The third reunion I attended was my Grandmother’s family.  This was the Wilt Reunion and we would travel from our home in Southwestern Ohio across the Indiana border to Noblesville.  It was at the same place every year except the last few I heard about.  Up the hill was an elementary school with a playground.  That’s normally where I would spend most of my day instead of listening to the business meetings or folks trying to “entertain” everyone with their singing or joke telling.  As a child, I wasn’t much interested in how anyone was related to anyone else.  I knew who my first cousins were and I even knew who my mother’s first cousins were and who my grandmother’s siblings were.  The rest of them sort of got lost in the crowd.  One year the Wilt reunion was held at my Grandparent’s apartment party room and pool area.  I wasn’t able to attend as I was already living far from home.  Another year it was held at my brother’s home.  I showed up pregnant with my second child which no one had heard about yet.  I just remember that my mother didn’t attend that year.

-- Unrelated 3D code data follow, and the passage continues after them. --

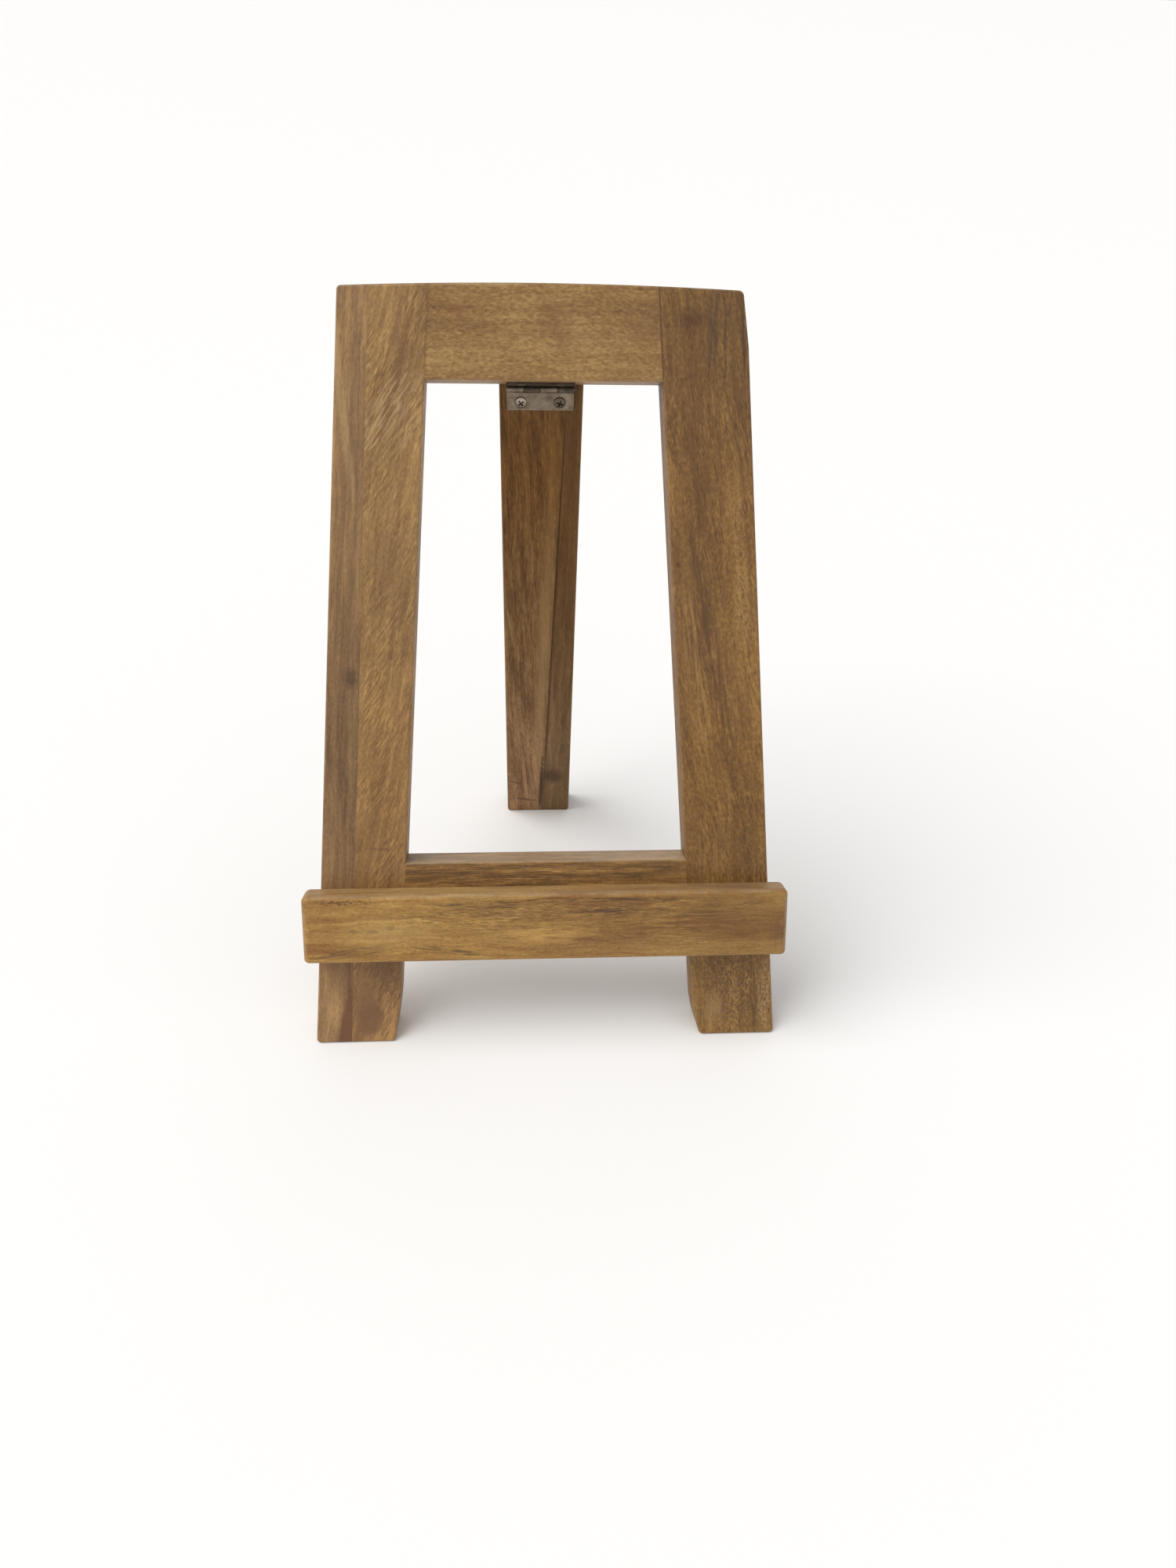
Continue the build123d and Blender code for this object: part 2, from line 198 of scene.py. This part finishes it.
PATCH_LUMPS = 0.3                 # size of its outline's lumps, as a share of its own size
PATCH_LUMP_DEPTH = 8
PATCH_RAGGED = 0.8                # how far the lumps move its outline, in half widths
PATCH_STREAK_DEPTH = 4.0
PATCH_STREAKS = (0.44, 0.6)       # noise at which its streaks start and are full

KNOT_LENGTH = 1.4                 # against its width
KNOT_LUMP_SIZE = (1.5, 2.0, 8)
KNOT_RAGGED = 0.7
KNOT_REACH = (2.4, 0.5)           # where a knot starts and is full, in half widths
KNOT_RINGS = 7.5                  # radians of the rings' wave in each half width
KNOT_RING_DEPTH = 0.14
KNOT_RING_MEAN = 0.8


def place_on(wood, board, x, y, turn, scale=(1, 1, 1)):
    """The board's axes moved to a mark's middle, turned with it and measured in scale."""
    inputs = {
        "Vector": board,
        "Location": (x, y, 0),
        "Rotation": (0, 0, math.radians(turn)),
        "Scale": scale,
    }
    return wood.add("ShaderNodeMapping", inputs, vector_type="TEXTURE").outputs["Vector"]


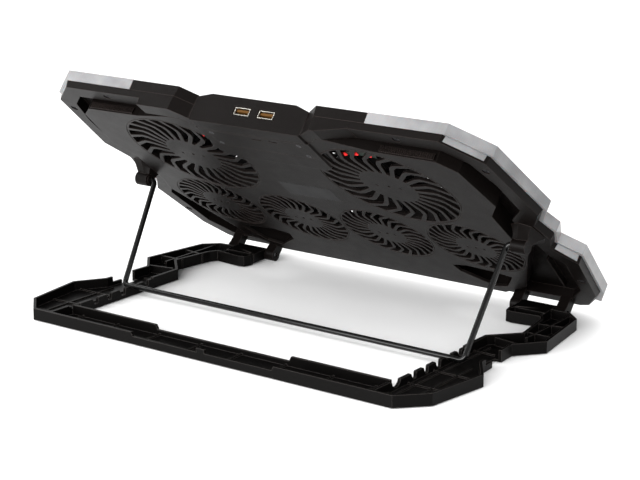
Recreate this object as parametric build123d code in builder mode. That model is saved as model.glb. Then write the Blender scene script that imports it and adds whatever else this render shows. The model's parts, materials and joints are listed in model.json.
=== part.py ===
from build123d import *
import os
from math import cos, hypot, pi, radians, sin

# A folding laptop cooling pad, standing open. A hollow deck with six fans leans back over a
# U-shaped floor frame. It turns on two hinge pins at the front, and a wire bail hung under the
# deck stands in the notches of two racks on the floor frame.
# X runs to the user's right, Y to the rear and Z up, with the floor at Z = 0.

os.makedirs("parts", exist_ok=True)

# ---------------------------------------------------------------- driving dimensions (mm, degrees)
TILT = 37.85                    # lean of the deck in its working notch
MID_Y = 133.7                   # middle of the whole pad, behind the line where Y is counted from
DECK_Z = 16.0                   # height of the deck's upper face at that line
WALL = 2.0                      # wall of the moulded shells
RIM_W, SPLIT_W = -13.5, -8.0    # lower rim of the deck, and the joint between its two shells
RECESS_W = -5.5                 # underside of the bottom shell's floor
PANEL_W, BLOCK_W = -18.9, -20.0     # lower faces of the fan panel and of its centre block
PLATE_W = 2.0                   # top of the raised laptop plateau
HINGE_Y, HINGE_Z = 28.0, 6.0    # hinge axis of the deck
PIN_R, RUN = 2.0, 0.05          # hinge pin radius, and radial running clearance
PIVOT_V, PIVOT_W = 137.0, -24.5     # bail pivot, in the deck's own axes
BAR_Y, BAR_Z = 168.5, 6.3       # the bail's cross bar, resting in its notch
WIRE_R, BEND_R = 2.1, 4.2
BASE_Z, BASE_FLOOR, BASE_TOP = 0.8, 1.6, 9.6    # floor frame: underside, floor, wall tops
TOOTH_Z = 8.6                   # tops of the rack teeth
RACK_IN, RACK_OUT = 142.8, 145.2
BIG_FANS = [(-88.1, 191.4), (88.1, 191.4)]
SMALL_FANS = [(-118.0, 102.7), (-38.8, 99.1), (38.8, 99.1), (118.0, 102.7)]
BIG_R, SMALL_R = 52.6, 36.6     # grille radii
HUB_SHARE = 0.41                # hub radius of a grille, as a share of its radius
SIDES = ((-1, "left"), (1, "right"))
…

The fourth reunion I attended was as an older child and teen.  It was my grandfather’s maternal side – the Johnson – Blazer reunion.  My great-grandmother – who I wrote about in Katie’s Story - was Katie J. Blazer.  We met at the Glen Blazer home in Urbana, Ohio or at our home in Beavercreek.  Glen was the son of Katie’s brother – making him my grandfather’s first cousin.  He and his sister, Ada, were the last of my grandfather’s first cousins, whom my grandfather knew about, who were around.

The last reunion I attended was a Cousin’s Reunion designated as such for we are all cousins and descendents of my maternal grandparents, Glen and Vesta (Wilt) Johnson.  We met the summer following my brother’s death at my first cousin’s home in Ohio.  Three of us who live in other states (my sister and I and the daughter of a cousin) were the only “out of towner’s” to attend.  Two other cousins and their scattered children were unfortunately not able to attend.  Needless to say we didn’t have a business meeting or any agenda to decide how often we wanted to “reunite”.  Several of us started the day out by caravaning to the cemetery where our grandparents and my mom’s baby sister are buried and to the cemetery where my aunt and her husband are buried.  We took dozens of pictures and ate a lot of good food.  There were eight of us “first cousins” and now that my brother is gone, there is seven.  The last time all eight of us were together was my grandparents’ 50th anniversary in 1966 at their home in Kettering, Ohio.  Since then, at least one of us haven’t been able to attend an event.

This year, as you prepare or plan for the big reunion or family event, make sure you make your list of what you want to get out of it.  Do you want to digitally record each family member sharing a story or a memory?  Do you want photos of the whole gang or just the principal family members or the patriarch/matriarch with separate families?  Do you want to share family history research?  Visit a prominent spot of your family history or ancestory?  Then how do you stay in touch the rest of the year? 

Family reunions are important.  It’s a way to connect and actually meet those who share the same ancestors.  However, what’s most important is how do we keep those connections?  We can cultivate them through frequent phone calls, individual visits, or email/snail mail.  One reason is because – someday that family photo book may belong to the individual who has felt “outcast” from the family and you may never see it again!

(Pictures: Top – My dad & his siblings minus my Uncle Bervil; Detroit 1967; Bottom – Amore Sibling Reunion at my house with most everyone in the picture).